Affected companies: Micron Technology (MU: US), SK hynix (000660: Korea), Samsung Electronics (005930: Korea), Applied Materials (AMAT: US), ASM International (ASM: Netherlands), Tokyo Electron (8035: Japan), KLA Corp. (KLAC: US).
Directional impact and magnitude: Positive, high magnitude for DRAM manufacturers with HBM and leading-node exposure; positive, high magnitude for process equipment vendors exposed to ALD, etch, deposition, and process control.
Near-term trading catalyst: Confirmation of record DRAM tool demand and sustained HBM investment supports positive sentiment for memory capex and HBM supply-chain equities.
Longer-duration fundamental shift: DRAM scaling economics are increasingly driven by power efficiency, capacitance reduction, and bandwidth rather than capacity alone. This supports higher WFE per incremental bit and structurally improves semicap content intensity.
Transmission mechanism: HBM and advanced DRAM nodes require more complex front-end process steps and tighter yield control. Memory manufacturers benefit from AI-driven mix and pricing if demand remains supply-constrained. Equipment suppliers benefit because 1C migration creates new ALD and etch process requirements, while HBM stack complexity increases capital intensity across wafer fabrication, packaging, and test.
ADVANCED PACKAGING EQUIPMENT AND TEST: PACKAGING CAPACITY IS A DIRECT BENEFICIARY OF AI ARCHITECTURE COMPLEXITY (READ-THROUGH 8)
Call support: Lam expects its advanced packaging revenue growth to exceed 50% in calendar 2026. Management cited copper plating and TSV etch as areas of strength. In Q&A, management also noted that PECVD benefits from advanced packaging underfill applications. On HBM, management said higher stacks require more equipment and that “the trade ratio gets a little more challenging for the industry.”
Affected companies: BE Semiconductor Industries (BESI: Netherlands), ASMPT (0522: Hong Kong), Advantest (6857: Japan), Teradyne (TER: US), Onto Innovation (ONTO: US), Camtek (CAMT: Israel), ASE Technology (3711: Taiwan), Amkor Technology (AMKR: US).
Directional impact and magnitude: Positive, high magnitude for advanced packaging equipment and HBM test vendors; positive, medium magnitude for OSATs with advanced packaging capacity.
Near-term trading catalyst: Lam’s >50% advanced packaging growth expectation is a strong confirmation point for AI packaging capex. It should support near-term investor confidence in hybrid bonding, TSV, copper plating, inspection, and high-end test exposure.
Longer-duration fundamental shift: Advanced packaging is becoming a core scaling vector, not a secondary back-end process.
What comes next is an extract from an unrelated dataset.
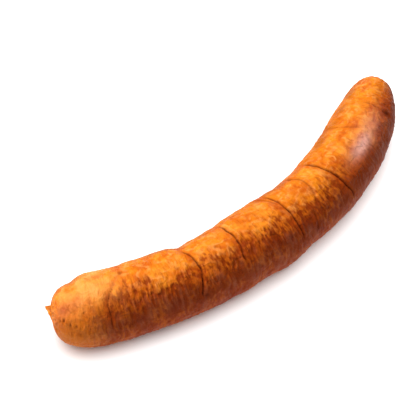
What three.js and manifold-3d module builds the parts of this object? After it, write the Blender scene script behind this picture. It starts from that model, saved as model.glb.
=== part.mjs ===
// A smoked, cured sausage in its natural casing, lying on its side and bent like a shallow bow.
// Millimetres, +Z up. The table is the plane z = 0, and the origin is on it, under the middle of
// the sausage's bounding box. +X runs from the blunt end to the slim end, and +Y points into the
// hollow of the bend.
import * as THREE from "three";
import { mergeVertices } from "three/addons/utils/BufferGeometryUtils.js";
import Module from "manifold-3d";

const wasm = await Module();
wasm.setup();

// The filled casing.
const LENGTH = 222.5; // along the centre line, from tip to tip
const DIAMETER = 32; // where the casing is fullest
const TAPER = 1.1; // what the radius has lost at the slim end
const TAPER_POWER = 5; // a high power keeps the loss to the last third
const BELLY_PRESS = 0.75; // how far the soft belly is pressed flat by the table

// The bow: the centre line turns by BEND degrees from end to end.
const BEND = 69.2;
const BEND_DRIFT = 0.3; // share of the turn that builds up towards the slim end

// The two closed ends, as superellipses: how far from the tip the full radius is reached, and
// how square the shoulder is (2 is an ellipse).
const BLUNT_END = { reach: 27, fullness: 2.8 };
const SLIM_END = { reach: 46, fullness: 2.2 };

// Creases pinched into the casing across the inside of the bend. "at" is a share of LENGTH from
// the blunt tip. "from" and "to" are degrees around the sausage: 0 is the inside of the bend, 90
// the top and 180 the outside.
const CREASES = [
  { at: 0.105, depth: 0.5, width: 1.8, from: 60, to: 175 },
  { at: 0.288, depth: 1.3, width: 1.5, from: -60, to: 175 },
  { at: 0.381, depth: 0.9, width: 1.5, from: -50, to: 150 },
  { at: 0.508, depth: 1.3, width: 1.6, from: -60, to: 165 },
  { at: 0.583, depth: 0.9, width: 1.6, from: -50, to: 140 },
  { at: 0.645, depth: 1.3, width: 1.6, from: -60, to: 170 },
  { at: 0.775, depth: 0.4, width: 1.6, from: -30, to: 110 },
];
const CREASE_FADE = 30; // degrees over which a crease dies out at each of its two ends

// The dry tail of casing left where the link was twisted off and cut. It stands on the blunt
// tip like a small sail, from the middle of the tip up towards the hollow of the bend.
const TAIL_RISE = 5.8; // from the middle of the tip to its upper corner
const TAIL_DROP = 0.8; // from the middle of the tip to its lower end
const TAIL_LENGTH = 2.3; // past the tip, at its upper corner
const TAIL_THICKNESS = 0.9;
const TAIL_ROOT = 4; // how deep its root is buried in the tip
const TAIL_LEAN = 45; // degrees that it leans from upright towards the hollow

// The small twisted button of casing that closes the slim tip.
const BUTTON_DIAMETER = 3.6;
const BUTTON_HEIGHT = 0.9; // past the tip
const BUTTON_ROOT = 2.5; // buried in the tip
const BUTTON_SIDES = 16;
const BUTTON_RIM = 0.4;

// How finely the surface is divided.
const SIDES = 28;
const CAP_RINGS = 12;
const BODY_STEP = 2.2;
const PATH_STEPS = 240;
const MERGE = 1e-3;

const RADIUS = DIAMETER / 2;
const AXIS_HEIGHT = RADIUS - BELLY_PRESS;
const radians = THREE.MathUtils.degToRad;
const smooth = THREE.MathUtils.smoothstep;

// Share of the full radius at a distance from a tip.
function capShare(distance, end) {
  const inward = Math.max(1 - distance / end.reach, 0);
  return Math.max(1 - inward ** end.fullness, 0) ** (1 / end.fullness);
}

function radiusAt(s) {
  const thinned = RADIUS - TAPER * (s / LENGTH) ** TAPER_POWER;
  return thinned * capShare(s, BLUNT_END) * capShare(LENGTH - s, SLIM_END);
}

// Direction of the centre line in the table plane, in radians, at a distance s from the blunt tip.
function headingAt(s) {
  const u = s / LENGTH;
  return radians(BEND) * (u * (1 - BEND_DRIFT) + u * u * BEND_DRIFT);
}

// Point on the centre line: the headings summed by the midpoint rule.
function centreAt(s) {
  const step = s / PATH_STEPS;
  const point = new THREE.Vector3(0, 0, AXIS_HEIGHT);
  for (let i = 0; i < PATH_STEPS; i += 1) {
    const heading = headingAt((i + 0.5) * step);
    point.x += step * Math.cos(heading);
    point.y += step * Math.sin(heading);
  }
  return point;
}

// How deep the creases cut at a place on the casing. around is in degrees.
function creaseDepth(s, around) {
  let depth = 0;
  for (const crease of CREASES) {
    const off = (s - crease.at * LENGTH) / crease.width;
    const begin = smooth(around, crease.from, crease.from + CREASE_FADE);
    const end = 1 - smooth(around, crease.to - CREASE_FADE, crease.to);
    depth += crease.depth * begin * end * Math.exp(-off * off);
  }
  return depth;
}

// Distances along the centre line for the rings: close together on the ends, evenly between.
function ringPlaces() {
  const places = [0];
  for (let i = 1; i < CAP_RINGS; i += 1) {
    places.push(BLUNT_END.reach * (1 - Math.cos((i / CAP_RINGS) * (Math.PI / 2))));
  }
  const bodyLength = LENGTH - BLUNT_END.reach - SLIM_END.reach;
  const bodyRings = Math.round(bodyLength / BODY_STEP);
  for (let i = 0; i <= bodyRings; i += 1) {
    places.push(BLUNT_END.reach + (bodyLength * i) / bodyRings);
  }
  for (let i = CAP_RINGS - 1; i > 0; i -= 1) {
    places.push(LENGTH - SLIM_END.reach * (1 - Math.cos((i / CAP_RINGS) * (Math.PI / 2))));
  }
  places.push(LENGTH);
  return places;
}

// Carries a shape made along a straight +Y axis onto the bow. Its +X side turns to the inside of
// the bend and its -Z side to the top. With creased set, the creases are pinched in.
function bend(geometry, creased) {
  const position = geometry.attributes.position;
  const place = new THREE.Vector3();
  for (let i = 0; i < position.count; i += 1) {
    place.fromBufferAttribute(position, i);
    const s = THREE.MathUtils.clamp(place.y, 0, LENGTH);
    const past = place.y - s;
    let across = place.x;
    let above = -place.z;
    const radius = Math.hypot(across, above);
    if (creased && radius > 0) {
      const turn = THREE.MathUtils.radToDeg(Math.atan2(above, across));
      const around = THREE.MathUtils.euclideanModulo(turn + 90, 360) - 90;
      const share = 1 - (creaseDepth(s, around) * (radius / RADIUS)) / radius;
      across *= share;
      above *= share;
    }
    const heading = headingAt(s);
    const along = new THREE.Vector3(Math.cos(heading), Math.sin(heading), 0);
    const inward = new THREE.Vector3(-Math.sin(heading), Math.cos(heading), 0);
    const point = centreAt(s).addScaledVector(along, past).addScaledVector(inward, across);
    position.setXYZ(i, point.x, point.y, point.z + above);
  }
  return geometry;
}

function filledCasing() {
  const last = ringPlaces().length - 1;
  const profile = ringPlaces().map((s, i) => {
    const onAxis = i === 0 || i === last;
    return new THREE.Vector2(onAxis ? 0 : radiusAt(s), s);
  });
  return bend(new THREE.LatheGeometry(profile, SIDES), true);
}

// A ragged fin: full length at its upper corner and worn away towards the lower one.
function casingTail() {
  const outline = new THREE.Shape();
  outline.moveTo(-TAIL_DROP, TAIL_ROOT);
  outline.lineTo(-TAIL_DROP, 0);
  outline.lineTo(TAIL_RISE * 0.35, -TAIL_LENGTH * 0.4);
  outline.lineTo(TAIL_RISE * 0.7, -TAIL_LENGTH * 0.75);
  outline.lineTo(TAIL_RISE, -TAIL_LENGTH);
  outline.lineTo(TAIL_RISE * 0.9, 0);
  outline.lineTo(TAIL_RISE * 0.7, TAIL_ROOT);
  const settings = { depth: TAIL_THICKNESS, bevelEnabled: false };
  const fin = new THREE.ExtrudeGeometry(outline, settings);
  fin.translate(0, 0, -TAIL_THICKNESS / 2);
  fin.rotateY(Math.PI / 2 - radians(TAIL_LEAN));
  return bend(fin, false);
}

function twistedButton() {
  const radius = BUTTON_DIAMETER / 2;
  const top = LENGTH + BUTTON_HEIGHT;
  const profile = [
    new THREE.Vector2(0, LENGTH - BUTTON_ROOT),
    new THREE.Vector2(radius, LENGTH - BUTTON_ROOT),
    new THREE.Vector2(radius, top - BUTTON_RIM),
    new THREE.Vector2(radius - BUTTON_RIM, top),
    new THREE.Vector2(0, top),
  ];
  return bend(new THREE.LatheGeometry(profile, BUTTON_SIDES), false);
}

// A block whose top is the table, larger than the sausage every way.
function tableBlock() {
  return new THREE.BoxGeometry(LENGTH * 3, LENGTH * 3, DIAMETER).translate(0, 0, -RADIUS);
}

function solidOf(geometry) {
  const bare = geometry.clone();
  bare.deleteAttribute("normal");
  bare.deleteAttribute("uv");
  const merged = mergeVertices(bare, MERGE);
  return new wasm.Manifold(
    new wasm.Mesh({
      numProp: 3,
      vertProperties: merged.attributes.position.array,
      triVerts: new Uint32Array(merged.index.array),
    }),
  );
}

function geometryOf(solid) {
  const { vertProperties, triVerts } = solid.getMesh();
  const geometry = new THREE.BufferGeometry();
  geometry.setAttribute("position", new THREE.BufferAttribute(vertProperties, 3));
  geometry.setIndex(new THREE.BufferAttribute(triVerts, 1));
  return geometry;
}

// Turns the sausage so that its two tips lie along X, and centres it over the origin.
function settle(geometry) {
  const tip = centreAt(LENGTH);
  geometry.rotateZ(-Math.atan2(tip.y, tip.x));
  geometry.computeBoundingBox();
  const middle = geometry.boundingBox.getCenter(new THREE.Vector3());
  geometry.translate(-middle.x, -middle.y, 0);
  geometry.computeVertexNormals();
  return geometry;
}

const whole = solidOf(filledCasing())
  .add(solidOf(casingTail()))
  .add(solidOf(twistedButton()))
  .subtract(solidOf(tableBlock()));

const smokedCasing = new THREE.MeshStandardMaterial({
  color: 0xc8692d,
  roughness: 0.45,
  metalness: 0,
});
const sausage = new THREE.Mesh(settle(geometryOf(whole)), smokedCasing);
sausage.name = "sausage";

const part = new THREE.Group();
part.add(sausage);

export default part;
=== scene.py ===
# %% [markdown]
# A smoked, cured sausage, lying on its side on a pale table.
#
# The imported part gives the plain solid: a round tube bent like a shallow bow. Here it gets its
# skin: a natural casing, drawn tight over coarse meat, pinched into creases where it bends, wrinkled
# from drying, and coloured unevenly by the smoke, with painted shade and painted highlights. First
# the plain part is loaded. It is the frame that everything else has to fit, so its box is kept, to
# place the skin on it.

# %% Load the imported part
import math

import bpy
import numpy as np
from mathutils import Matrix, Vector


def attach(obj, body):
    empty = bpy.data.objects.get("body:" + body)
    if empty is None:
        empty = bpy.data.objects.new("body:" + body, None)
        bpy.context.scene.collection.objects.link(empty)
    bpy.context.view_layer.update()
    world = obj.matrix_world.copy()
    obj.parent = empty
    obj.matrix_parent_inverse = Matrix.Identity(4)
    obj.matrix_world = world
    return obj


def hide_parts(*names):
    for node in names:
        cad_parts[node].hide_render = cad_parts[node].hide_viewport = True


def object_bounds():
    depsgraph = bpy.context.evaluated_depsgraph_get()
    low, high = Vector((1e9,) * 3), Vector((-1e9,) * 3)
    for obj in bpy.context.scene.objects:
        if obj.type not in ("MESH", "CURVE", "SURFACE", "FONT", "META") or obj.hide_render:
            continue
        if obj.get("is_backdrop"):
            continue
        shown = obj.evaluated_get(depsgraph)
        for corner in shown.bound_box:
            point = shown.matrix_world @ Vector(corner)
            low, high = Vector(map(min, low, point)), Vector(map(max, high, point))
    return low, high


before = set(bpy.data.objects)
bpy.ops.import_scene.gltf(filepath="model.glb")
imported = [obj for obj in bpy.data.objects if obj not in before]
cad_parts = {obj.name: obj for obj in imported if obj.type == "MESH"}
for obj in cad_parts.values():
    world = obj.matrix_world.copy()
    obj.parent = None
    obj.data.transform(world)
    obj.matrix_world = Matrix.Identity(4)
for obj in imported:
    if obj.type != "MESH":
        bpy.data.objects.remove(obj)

cad_low, cad_high = (np.array(corner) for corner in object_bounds())
MM = 0.001
print("plain part, mm:", np.round(cad_low / MM, 1), "to", np.round(cad_high / MM, 1))

# %% [markdown]
# The sausage's own sizes, in millimetres, are those of the plain part. Places on the skin are
# named in the way that a sausage is handled: how far along from the blunt end, as a share of the
# length, and how far round, in degrees. 0 degrees is the inside of the bend, 90 is the top, 180
# is the outside and 270 is the belly.

# %% Sizes of the filled casing
LENGTH = 222.5  # along the centre line, from tip to tip
RADIUS = 16.0
TAPER, TAPER_POWER = 1.1, 5  # how much thinner the slim end is, and how late that comes
BELLY_PRESS = 0.75  # the table presses the belly flat by this much
BEND = math.radians(69.2)
BEND_DRIFT = 0.3  # share of the turn that builds up towards the slim end
BLUNT_REACH, BLUNT_FULLNESS = 27.0, 2.8
SLIM_REACH, SLIM_FULLNESS = 46.0, 2.2
print("casing:", LENGTH, "mm long,", 2 * RADIUS, "mm thick, turning", round(math.degrees(BEND), 1))


# %% [markdown]
# The outline of a sausage's end is close to a superellipse: fuller than an ellipse, because the
# filling pushes the casing out, and the number that says how full can differ at the two ends.
# Revolving that outline would make a straight sausage. It could be bent by a curve modifier, but
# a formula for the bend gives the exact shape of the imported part, and keeps every point's place
# on the straight sausage, which the patterns in the skin will need.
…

As AI accelerators, HBM, and chiplets become more complex, package-level process equipment and test intensity should rise structurally.
Transmission mechanism: AI accelerators require HBM integration, high-bandwidth interconnect, chiplet assembly, and yield-sensitive package architectures. Packaging equipment vendors benefit from higher capex intensity, while test vendors benefit from more complex devices, higher pin counts, longer test times, and greater known-good-die requirements. OSATs benefit from demand for advanced packaging capacity, though capex requirements may pressure free cash flow.
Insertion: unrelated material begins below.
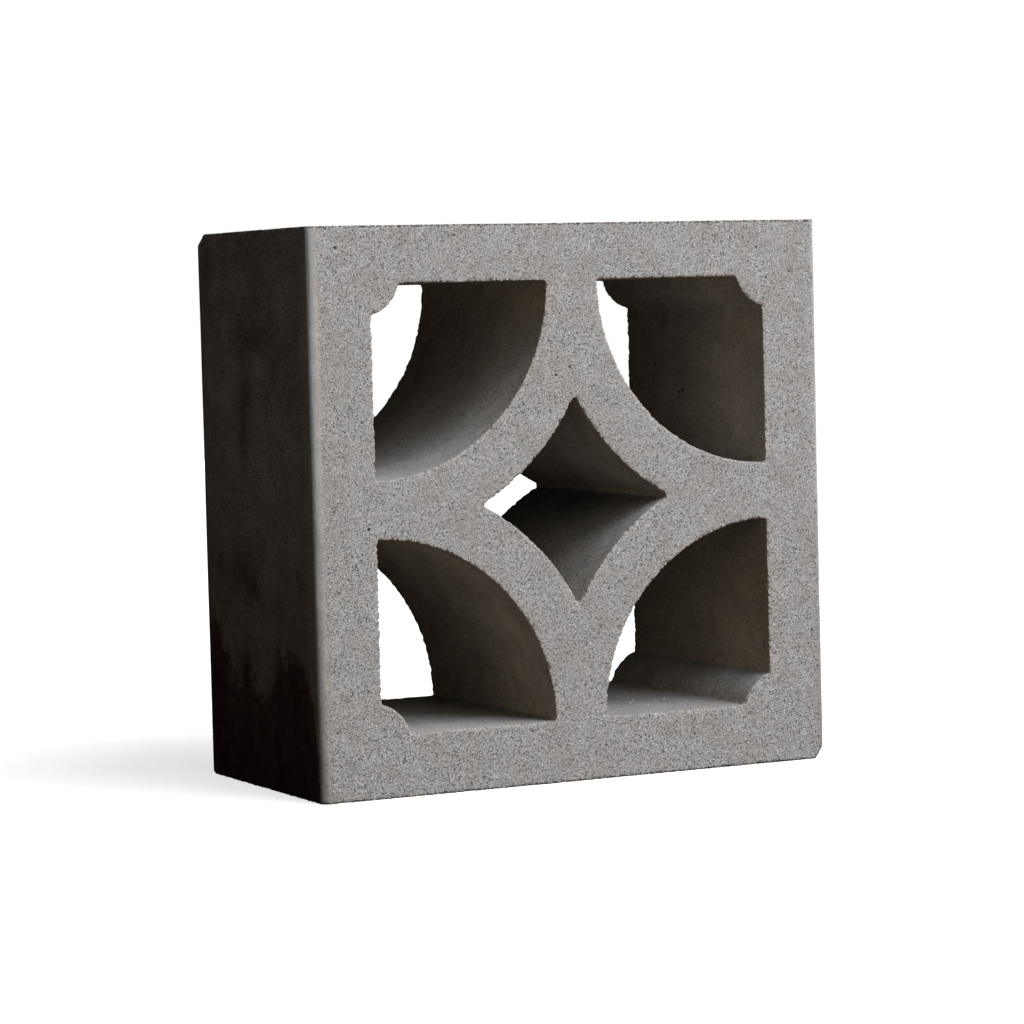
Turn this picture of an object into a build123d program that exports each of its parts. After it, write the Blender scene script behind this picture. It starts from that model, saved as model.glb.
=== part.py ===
"""A decorative screen block: one unit of a pierced garden wall, cast in concrete.

It is a single casting, nearly square on the face and open from front to back. A
flat outer frame holds four curved ribs, each an arc about one inner corner of the
frame, and four straight bars that join the ribs to the middle of each side.
Between them lie five openings: a quarter round in each corner, cut back by a
round boss, and a four-pointed star in the middle.

Millimetres. The block stands on its lower bed face, with the origin at the
centre of that face, +Z up and the front face towards -Y.
"""

from build123d import *
import os

# The block, and the square space inside its frame that the bars, ribs and bosses share out
block_depth = 150  # through the wall
frame_opening = 228  # height and width

# Thickness of the concrete, seen on the face
side_wall = 34  # outer frame, left and right
top_wall = 29.5  # outer frame, above
bottom_wall = 32.5  # outer frame, below, on which the block stands
bar_wall = 30  # straight bars between two corner openings
rib_wall = 29.5  # curved ribs round the star

# The round boss that fills each inner corner of the frame
boss_radius = 22
boss_setback = 5.5  # the boss's centre lies this far inside the frame, past both of its faces

# Rounded edges
arris_radius = 4.5  # upright edges of the block
bed_edge_radius = 1.5  # edges round the top and bottom bed faces
core_corner_radius = 1.5  # sharp corners of the moulding cores, and of the openings they leave

# The outer size: 290 high, which makes a 300 course with a 10 joint, and 296 wide
block_height = bottom_wall + frame_opening + top_wall
block_width = frame_opening + 2 * side_wall

# The arcs about the corners of the space inside the frame
corner_opening_radius = frame_opening / 2 - bar_wall / 2
star_arc_radius = corner_opening_radius + rib_wall
boss_spacing = frame_opening + 2 * boss_setback

# The front face, drawn upright with its centre at the centre of the openings
face_centre = (0, -block_depth / 2, bottom_wall + frame_opening / 2)
front_face = Plane(origin=face_centre, x_dir=(1, 0, 0), z_dir=(0, -1, 0))

with BuildPart() as screen_block:
    # The plain block, with its arrises rounded before the bed edges that run round them
    Box(block_width, block_depth, block_height, align=(Align.CENTER, Align.CENTER, Align.MIN))
    fillet(screen_block.edges().filter_by(Axis.Z), arris_radius)
    bed_faces = screen_block.faces().filter_by(Plane.XY)
    fillet(bed_faces.edges(), bed_edge_radius)

    # Four quarter-round openings, each about one corner of the frame and short of its boss
    with BuildSketch(front_face) as corner_openings:
        with GridLocations(frame_opening, frame_opening, 2, 2):
            Circle(corner_opening_radius)
        Rectangle(frame_opening, frame_opening, mode=Mode.INTERSECT)
        with GridLocations(boss_spacing, boss_spacing, 2, 2):
            Circle(boss_radius, mode=Mode.SUBTRACT)
        fillet(corner_openings.vertices(), core_corner_radius)
    extrude(amount=-block_depth, mode=Mode.SUBTRACT)

    # The star that the four ribs leave between them
    with BuildSketch(front_face) as star_opening:
        Rectangle(frame_opening, frame_opening)
        with GridLocations(frame_opening, frame_opening, 2, 2):
            Circle(star_arc_radius, mode=Mode.SUBTRACT)
        fillet(star_opening.vertices(), core_corner_radius)
    extrude(amount=-block_depth, mode=Mode.SUBTRACT)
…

LEADING-EDGE FOUNDRY AND AI ACCELERATOR SUPPLY CHAIN: CAPACITY SIGNALS REMAIN STRONG INTO 2027 (READ-THROUGH 9)
Call support: Foundry was 54% of Lam systems revenue, and foundry revenue dollars were approximately flat sequentially and up 35% year-over-year. Management stated that Lam is seeing “strengthened investments at the leading-edge as well as ongoing mature node spending.” Tim Archer also said there is “just not enough compute” and “not enough memory in the world.” Lam achieved its 1st dielectric etch wins at a key foundry/logic manufacturer.
Affected companies: Taiwan Semiconductor Manufacturing Co. (2330: Taiwan), Samsung Electronics (005930: Korea), Intel (INTC: US), NVIDIA (NVDA: US), Advanced Micro Devices (AMD: US), Broadcom (AVGO: US), Marvell Technology (MRVL: US).
Directional impact and magnitude: Positive, high magnitude for leading-edge foundries and AI accelerator suppliers. Positive, medium magnitude for Intel Foundry because the industry signal is favorable, but company-specific execution remains the dominant variable.
Near-term trading catalyst: Lam’s comments support continued strong AI accelerator capacity demand and reduce the probability of a near-term foundry capex pause.
Longer-duration fundamental shift: The AI compute supply chain remains capacity-constrained across logic, memory, and packaging. This supports sustained leading-edge foundry investment, higher semiconductor content, and more durable AI accelerator growth, provided end-market monetization remains intact.
Transmission mechanism: AI accelerator designers require more wafer capacity, HBM supply, and advanced packaging capacity. Foundries benefit from sustained demand for leading-edge nodes. AI silicon vendors benefit if capacity growth allows higher shipment volumes. Equipment suppliers benefit from customer urgency and longer forward planning horizons.